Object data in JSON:
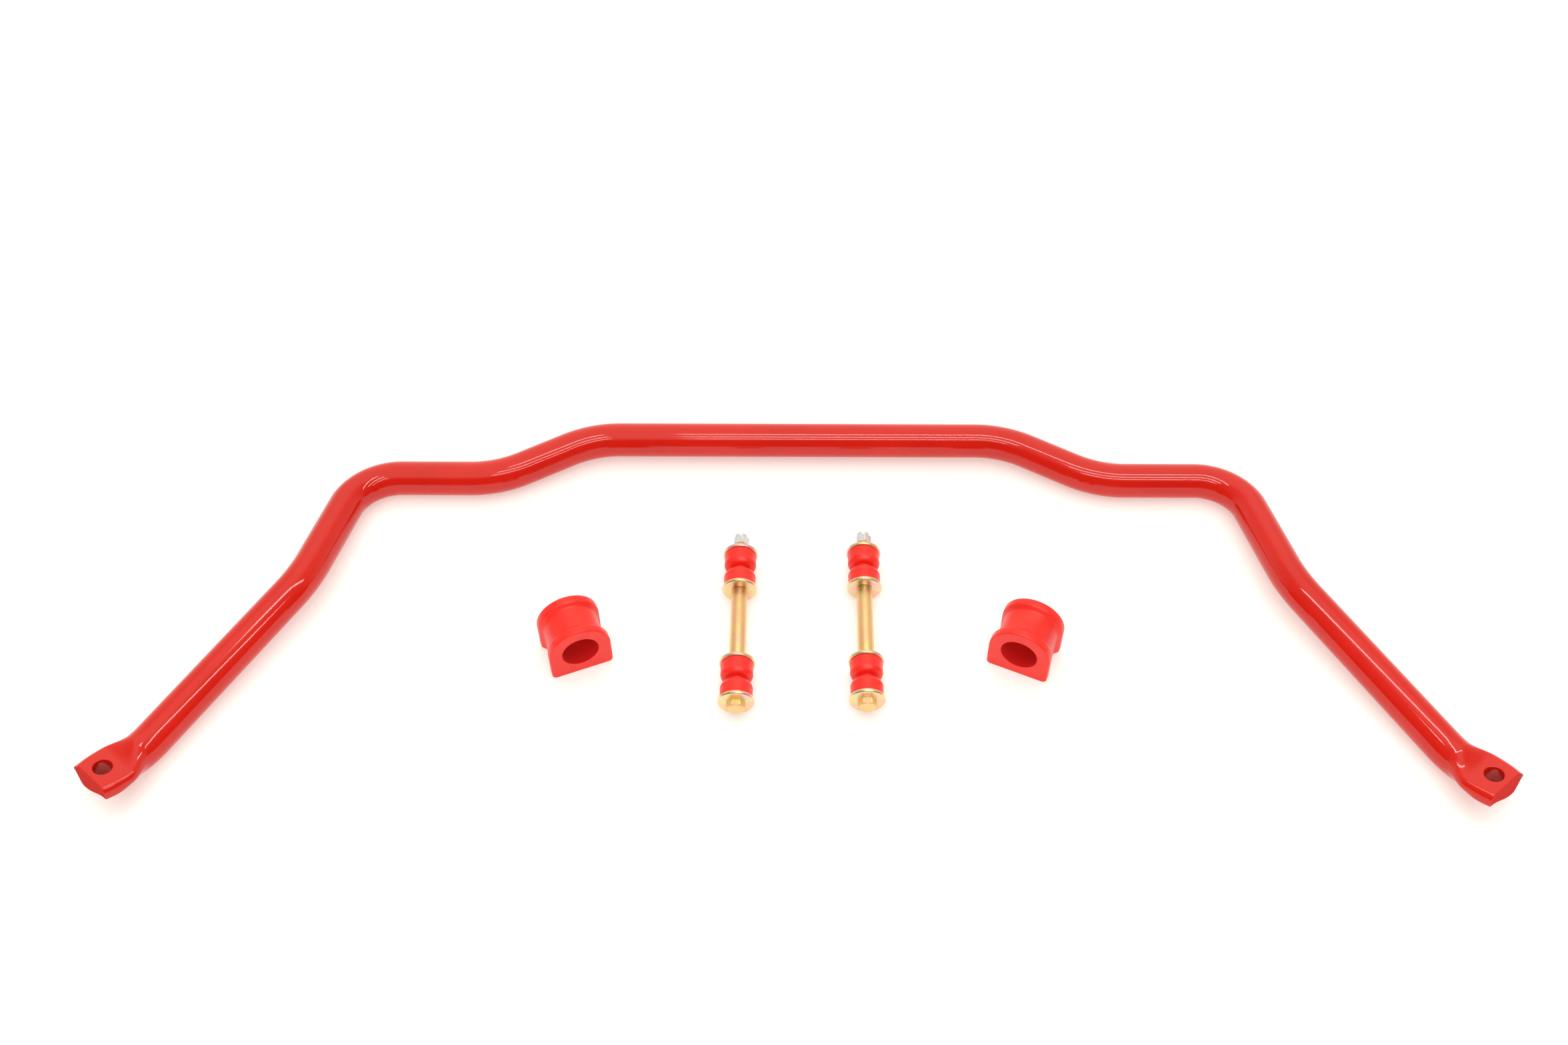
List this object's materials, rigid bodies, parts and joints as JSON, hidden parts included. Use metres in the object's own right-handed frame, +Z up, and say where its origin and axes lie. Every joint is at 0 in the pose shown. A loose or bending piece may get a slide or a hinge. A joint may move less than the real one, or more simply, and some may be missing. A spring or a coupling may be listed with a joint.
{
  "type": "sway bar",
  "caption": "Bent round anti-roll bar with flattened drilled eyes, laid out with its D-shaped frame bushings and bolt-through end links.",
  "frame": {"origin": "middle of the kit's footprint, on the surface that it lies on", "axes": "+X along the bar to its right end, +Y from the eyes to the centre section, +Z up off the surface"},
  "size_m": [1.169, 0.4122, 0.0531],
  "materials": {
    "powder_coat": "gloss red powder coat on forged steel rod",
    "polyurethane": "moulded red polyurethane, semi-gloss",
    "yellow_zinc": "yellow zinc plate with a faint iridescence",
    "clear_zinc": "bright clear zinc plate",
    "nylon": "translucent white nylon"
  },
  "bodies": {
    "bar_left": {"bar_left_half": "powder_coat"},
    "bar_right": {"bar_right_half": "powder_coat"},
    "left_bushing": {"left_frame_bushing": "polyurethane"},
    "right_bushing": {"right_frame_bushing": "polyurethane"},
    "left_link": {"left_link_bolt": "yellow_zinc", "left_link_head_end_outer_washer": "yellow_zinc", "left_link_head_end_outer_grommet": "polyurethane", "left_link_head_end_inner_grommet": "polyurethane", "left_link_head_end_inner_washer": "yellow_zinc", "left_link_nut_end_inner_washer": "yellow_zinc", "left_link_nut_end_inner_grommet": "polyurethane", "left_link_nut_end_outer_grommet": "polyurethane", "left_link_nut_end_outer_washer": "yellow_zinc"},
    "left_link_spacer": {"left_link_sleeve": "yellow_zinc"},
    "left_link_nut_carrier": {"left_link_nut_insert": "nylon"},
    "left_link_lock_nut": {"left_link_nut": "clear_zinc"},
    "right_link": {"right_link_bolt": "yellow_zinc", "right_link_head_end_outer_washer": "yellow_zinc", "right_link_head_end_outer_grommet": "polyurethane", "right_link_head_end_inner_grommet": "polyurethane", "right_link_head_end_inner_washer": "yellow_zinc", "right_link_nut_end_inner_washer": "yellow_zinc", "right_link_nut_end_inner_grommet": "polyurethane", "right_link_nut_end_outer_grommet": "polyurethane", "right_link_nut_end_outer_washer": "yellow_zinc"},
    "right_link_spacer": {"right_link_sleeve": "yellow_zinc"},
    "right_link_nut_carrier": {"right_link_nut_insert": "nylon"},
    "right_link_lock_nut": {"right_link_nut": "clear_zinc"}
  },
  "joints": [
    {"name": "bar_twist", "type": "hinge", "parent": "bar_left", "child": "bar_right", "pos_m": [0, 0.1412, 0.01588], "axis": [1, 0, 0], "range_deg": [-17, 17], "stiffness_Nm_per_rad": 9000},
    {"name": "left_bushing_lift", "type": "slide", "parent": "bar_left", "child": "left_bushing", "axis": [0, 0, 1], "range_m": [0, 0.1]},
    {"name": "right_bushing_lift", "type": "slide", "parent": "bar_left", "child": "right_bushing", "axis": [0, 0, 1], "range_m": [0, 0.1]},
    {"name": "left_link_lift", "type": "slide", "parent": "bar_left", "child": "left_link", "axis": [0, 0, 1], "range_m": [0, 0.1]},
    {"name": "right_link_lift", "type": "slide", "parent": "bar_left", "child": "right_link", "axis": [0, 0, 1], "range_m": [0, 0.1]},
    {"name": "left_sleeve_spin", "type": "hinge", "parent": "left_link", "child": "left_link_spacer", "pos_m": [-0.0504, -0.0269, 0.01545], "axis": [0, 1, 0], "continuous": true},
    {"name": "left_nut_travel", "type": "slide", "parent": "left_link", "child": "left_link_nut_carrier", "axis": [0, 1, 0], "range_m": [-0.0064, 0.0096]},
    {"name": "left_nut_turn", "type": "hinge", "parent": "left_link_nut_carrier", "child": "left_link_lock_nut", "pos_m": [-0.0504, 0.0661, 0.01545], "axis": [0, 1, 0], "range_deg": [-1440, 2160]},
    {"name": "right_sleeve_spin", "type": "hinge", "parent": "right_link", "child": "right_link_spacer", "pos_m": [0.0598, -0.0244, 0.01545], "axis": [0, 1, 0], "continuous": true},
    {"name": "right_nut_travel", "type": "slide", "parent": "right_link", "child": "right_link_nut_carrier", "axis": [0, 1, 0], "range_m": [-0.0064, 0.0096]},
    {"name": "right_nut_turn", "type": "hinge", "parent": "right_link_nut_carrier", "child": "right_link_lock_nut", "pos_m": [0.0598, 0.0686, 0.01545], "axis": [0, 1, 0], "range_deg": [-1440, 2160]}
  ],
  "couplings": [
    {"joint": "left_nut_travel", "follows": "left_nut_turn", "m_per_rad": 0.00025266},
    {"joint": "right_nut_travel", "follows": "right_nut_turn", "m_per_rad": 0.00025266}
  ]
}
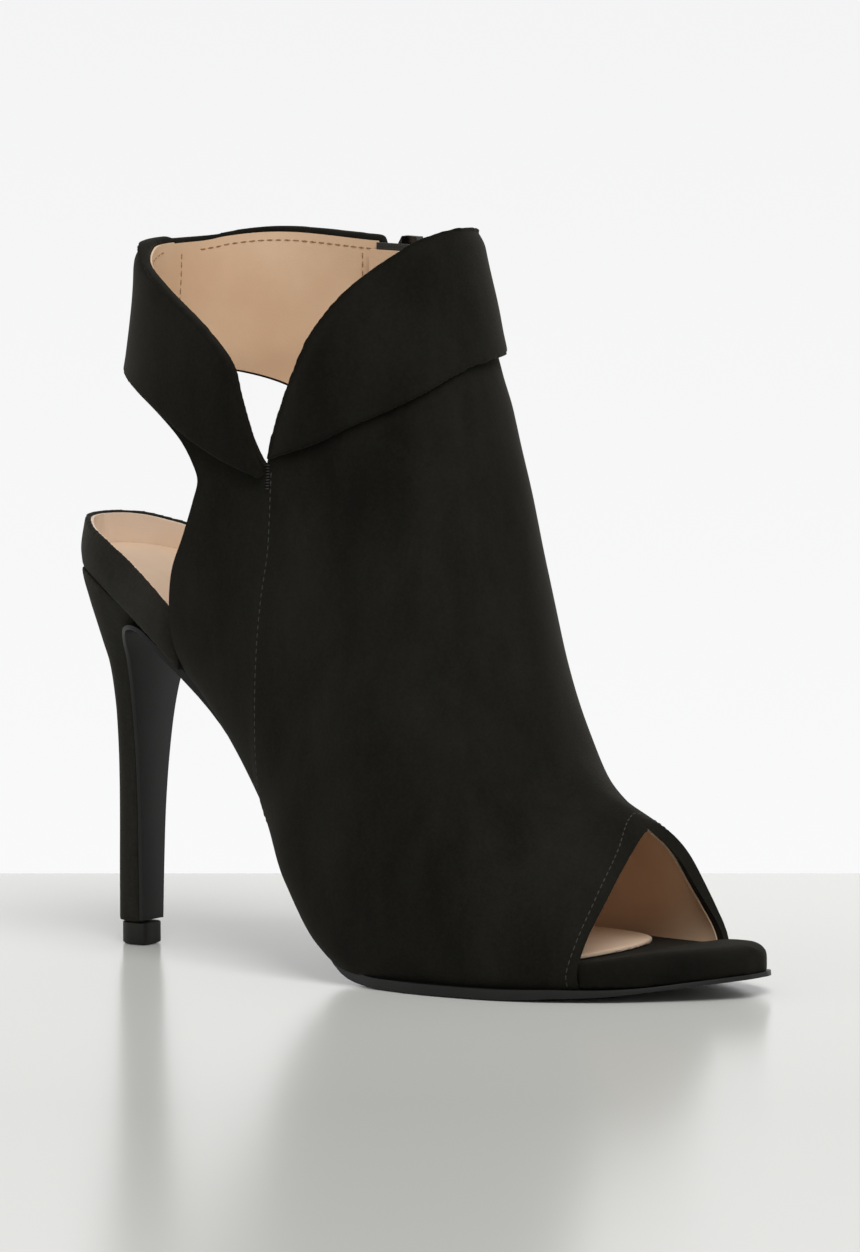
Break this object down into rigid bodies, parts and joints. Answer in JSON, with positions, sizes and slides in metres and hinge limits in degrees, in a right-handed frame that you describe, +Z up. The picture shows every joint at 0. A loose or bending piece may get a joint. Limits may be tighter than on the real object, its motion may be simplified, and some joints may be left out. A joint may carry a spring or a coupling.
{
  "type": "peep-toe stiletto ankle boot",
  "caption": "Black suede peep-toe ankle boot on a high stiletto heel, with an open heel, a fold-over collar notched on the outer side and a zip on the inner side. Right foot.",
  "frame": {"origin": "middle of the bounding box's foot, on the floor", "axes": "+X towards the toe, +Y to the wearer's left (the inner side), +Z up"},
  "size_m": [0.2102, 0.0804, 0.1921],
  "materials": {
    "suede": "black suede, napped",
    "lining": "smooth beige lining, satin",
    "sole_sheet": "smooth black sole sheet, satin",
    "top_piece": "hard black top piece, matt",
    "zip_textile": "black woven tape",
    "zip_nylon": "black nylon coil",
    "zip_metal": "black lacquered zinc"
  },
  "bodies": {
    "body": {"upper": "suede", "cuff_front": "suede", "cuff_back": "suede", "insole_board": "suede", "sock": "lining", "outsole": "sole_sheet", "heel_cup": "suede", "heel": "suede", "heel_tip": "top_piece", "zip_tape": "zip_textile", "zip_coil": "zip_nylon", "zip_guard": "lining", "zip_slider": "zip_metal"},
    "pull": {"zip_pull": "zip_metal"}
  },
  "joints": [
    {"name": "pull_hinge", "type": "hinge", "parent": "body", "child": "pull", "pos_m": [-0.0276, 0.0383, 0.182], "axis": [1, 0, 0], "range_deg": [0, 160]}
  ]
}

▸ INSTRUCTIONS TO FOLLOW: Recopy all the lines exactly as they appear.

▸ SOLUTION TO THE EXERCISE:
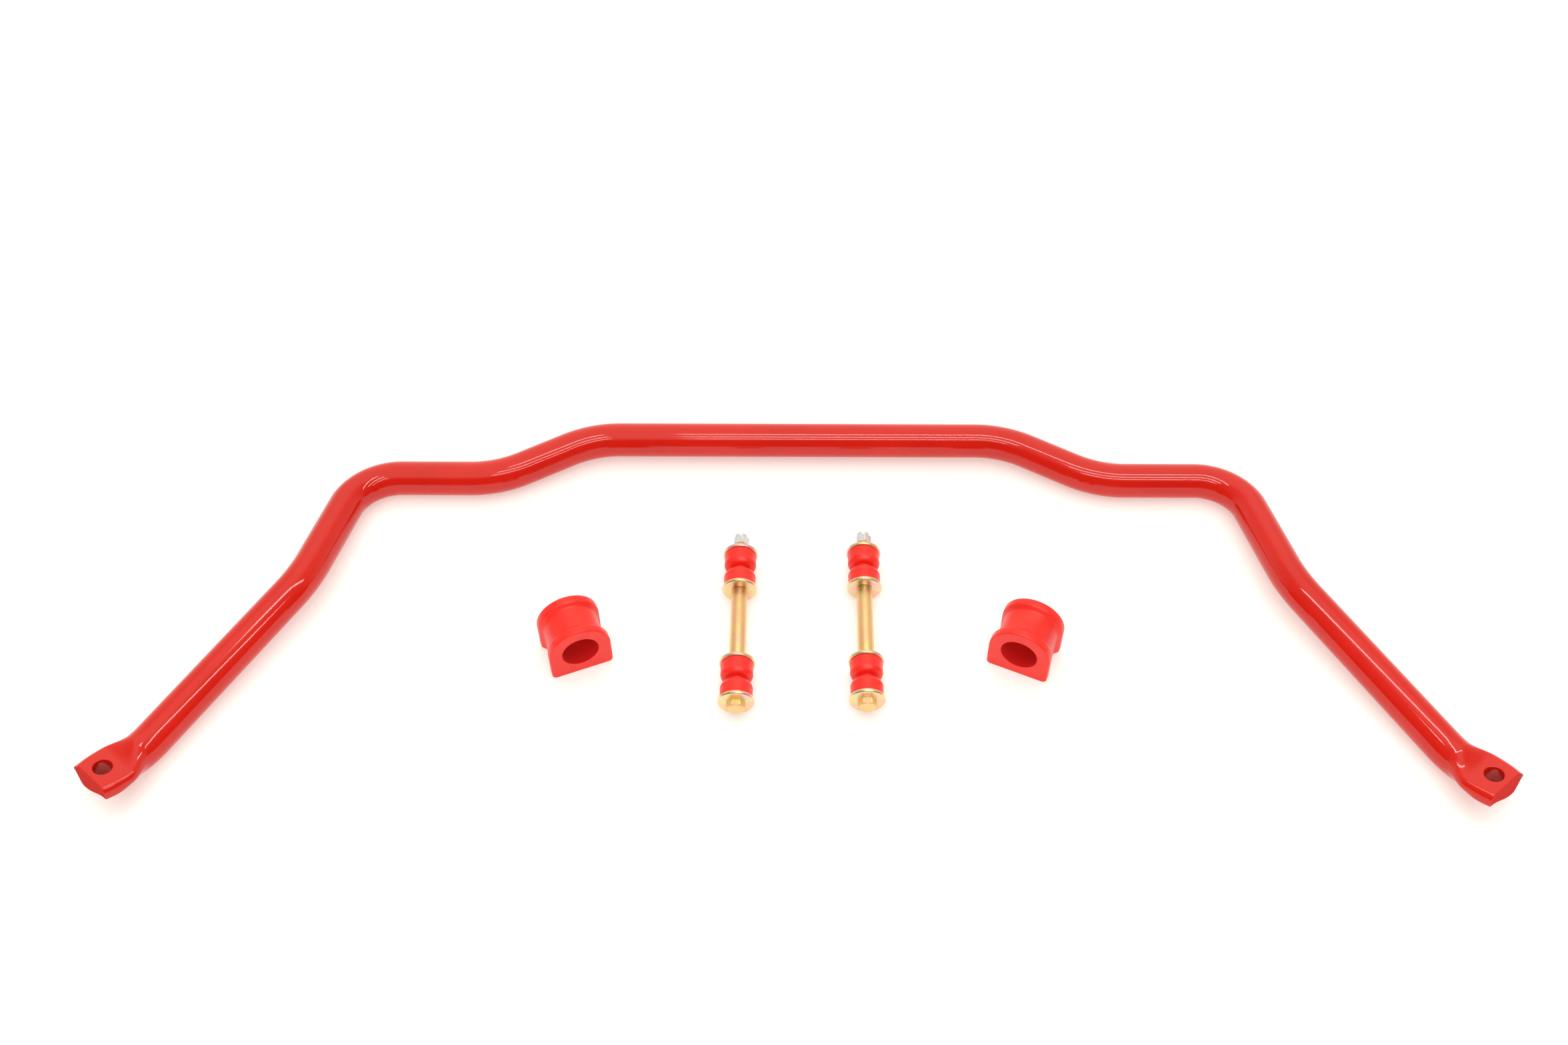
List this object's materials, rigid bodies, parts and joints as JSON, hidden parts included. Use metres in the object's own right-handed frame, +Z up, and say where its origin and axes lie. Every joint is at 0 in the pose shown. A loose or bending piece may get a slide or a hinge. A joint may move less than the real one, or more simply, and some may be missing. A spring or a coupling may be listed with a joint.
{
  "type": "sway bar",
  "caption": "Bent round anti-roll bar with flattened drilled eyes, laid out with its D-shaped frame bushings and bolt-through end links.",
  "frame": {"origin": "middle of the kit's footprint, on the surface that it lies on", "axes": "+X along the bar to its right end, +Y from the eyes to the centre section, +Z up off the surface"},
  "size_m": [1.169, 0.4122, 0.0531],
  "materials": {
    "powder_coat": "gloss red powder coat on forged steel rod",
    "polyurethane": "moulded red polyurethane, semi-gloss",
    "yellow_zinc": "yellow zinc plate with a faint iridescence",
    "clear_zinc": "bright clear zinc plate",
    "nylon": "translucent white nylon"
  },
  "bodies": {
    "bar_left": {"bar_left_half": "powder_coat"},
    "bar_right": {"bar_right_half": "powder_coat"},
    "left_bushing": {"left_frame_bushing": "polyurethane"},
    "right_bushing": {"right_frame_bushing": "polyurethane"},
    "left_link": {"left_link_bolt": "yellow_zinc", "left_link_head_end_outer_washer": "yellow_zinc", "left_link_head_end_outer_grommet": "polyurethane", "left_link_head_end_inner_grommet": "polyurethane", "left_link_head_end_inner_washer": "yellow_zinc", "left_link_nut_end_inner_washer": "yellow_zinc", "left_link_nut_end_inner_grommet": "polyurethane", "left_link_nut_end_outer_grommet": "polyurethane", "left_link_nut_end_outer_washer": "yellow_zinc"},
    "left_link_spacer": {"left_link_sleeve": "yellow_zinc"},
    "left_link_nut_carrier": {"left_link_nut_insert": "nylon"},
    "left_link_lock_nut": {"left_link_nut": "clear_zinc"},
    "right_link": {"right_link_bolt": "yellow_zinc", "right_link_head_end_outer_washer": "yellow_zinc", "right_link_head_end_outer_grommet": "polyurethane", "right_link_head_end_inner_grommet": "polyurethane", "right_link_head_end_inner_washer": "yellow_zinc", "right_link_nut_end_inner_washer": "yellow_zinc", "right_link_nut_end_inner_grommet": "polyurethane", "right_link_nut_end_outer_grommet": "polyurethane", "right_link_nut_end_outer_washer": "yellow_zinc"},
    "right_link_spacer": {"right_link_sleeve": "yellow_zinc"},
    "right_link_nut_carrier": {"right_link_nut_insert": "nylon"},
    "right_link_lock_nut": {"right_link_nut": "clear_zinc"}
  },
  "joints": [
    {"name": "bar_twist", "type": "hinge", "parent": "bar_left", "child": "bar_right", "pos_m": [0, 0.1412, 0.01588], "axis": [1, 0, 0], "range_deg": [-17, 17], "stiffness_Nm_per_rad": 9000},
    {"name": "left_bushing_lift", "type": "slide", "parent": "bar_left", "child": "left_bushing", "axis": [0, 0, 1], "range_m": [0, 0.1]},
    {"name": "right_bushing_lift", "type": "slide", "parent": "bar_left", "child": "right_bushing", "axis": [0, 0, 1], "range_m": [0, 0.1]},
    {"name": "left_link_lift", "type": "slide", "parent": "bar_left", "child": "left_link", "axis": [0, 0, 1], "range_m": [0, 0.1]},
    {"name": "right_link_lift", "type": "slide", "parent": "bar_left", "child": "right_link", "axis": [0, 0, 1], "range_m": [0, 0.1]},
    {"name": "left_sleeve_spin", "type": "hinge", "parent": "left_link", "child": "left_link_spacer", "pos_m": [-0.0504, -0.0269, 0.01545], "axis": [0, 1, 0], "continuous": true},
    {"name": "left_nut_travel", "type": "slide", "parent": "left_link", "child": "left_link_nut_carrier", "axis": [0, 1, 0], "range_m": [-0.0064, 0.0096]},
    {"name": "left_nut_turn", "type": "hinge", "parent": "left_link_nut_carrier", "child": "left_link_lock_nut", "pos_m": [-0.0504, 0.0661, 0.01545], "axis": [0, 1, 0], "range_deg": [-1440, 2160]},
    {"name": "right_sleeve_spin", "type": "hinge", "parent": "right_link", "child": "right_link_spacer", "pos_m": [0.0598, -0.0244, 0.01545], "axis": [0, 1, 0], "continuous": true},
    {"name": "right_nut_travel", "type": "slide", "parent": "right_link", "child": "right_link_nut_carrier", "axis": [0, 1, 0], "range_m": [-0.0064, 0.0096]},
    {"name": "right_nut_turn", "type": "hinge", "parent": "right_link_nut_carrier", "child": "right_link_lock_nut", "pos_m": [0.0598, 0.0686, 0.01545], "axis": [0, 1, 0], "range_deg": [-1440, 2160]}
  ],
  "couplings": [
    {"joint": "left_nut_travel", "follows": "left_nut_turn", "m_per_rad": 0.00025266},
    {"joint": "right_nut_travel", "follows": "right_nut_turn", "m_per_rad": 0.00025266}
  ]
}
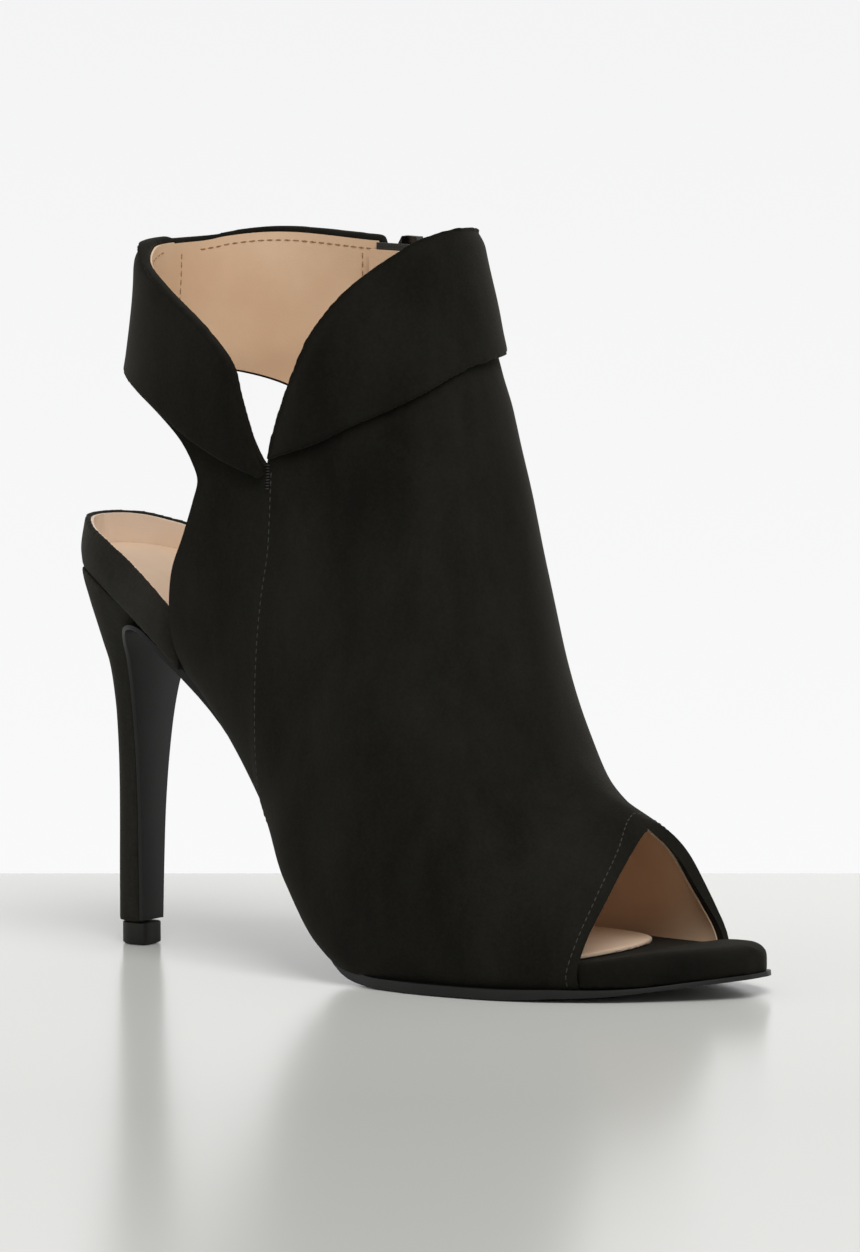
Break this object down into rigid bodies, parts and joints. Answer in JSON, with positions, sizes and slides in metres and hinge limits in degrees, in a right-handed frame that you describe, +Z up. The picture shows every joint at 0. A loose or bending piece may get a joint. Limits may be tighter than on the real object, its motion may be simplified, and some joints may be left out. A joint may carry a spring or a coupling.
{
  "type": "peep-toe stiletto ankle boot",
  "caption": "Black suede peep-toe ankle boot on a high stiletto heel, with an open heel, a fold-over collar notched on the outer side and a zip on the inner side. Right foot.",
  "frame": {"origin": "middle of the bounding box's foot, on the floor", "axes": "+X towards the toe, +Y to the wearer's left (the inner side), +Z up"},
  "size_m": [0.2102, 0.0804, 0.1921],
  "materials": {
    "suede": "black suede, napped",
    "lining": "smooth beige lining, satin",
    "sole_sheet": "smooth black sole sheet, satin",
    "top_piece": "hard black top piece, matt",
    "zip_textile": "black woven tape",
    "zip_nylon": "black nylon coil",
    "zip_metal": "black lacquered zinc"
  },
  "bodies": {
    "body": {"upper": "suede", "cuff_front": "suede", "cuff_back": "suede", "insole_board": "suede", "sock": "lining", "outsole": "sole_sheet", "heel_cup": "suede", "heel": "suede", "heel_tip": "top_piece", "zip_tape": "zip_textile", "zip_coil": "zip_nylon", "zip_guard": "lining", "zip_slider": "zip_metal"},
    "pull": {"zip_pull": "zip_metal"}
  },
  "joints": [
    {"name": "pull_hinge", "type": "hinge", "parent": "body", "child": "pull", "pos_m": [-0.0276, 0.0383, 0.182], "axis": [1, 0, 0], "range_deg": [0, 160]}
  ]
}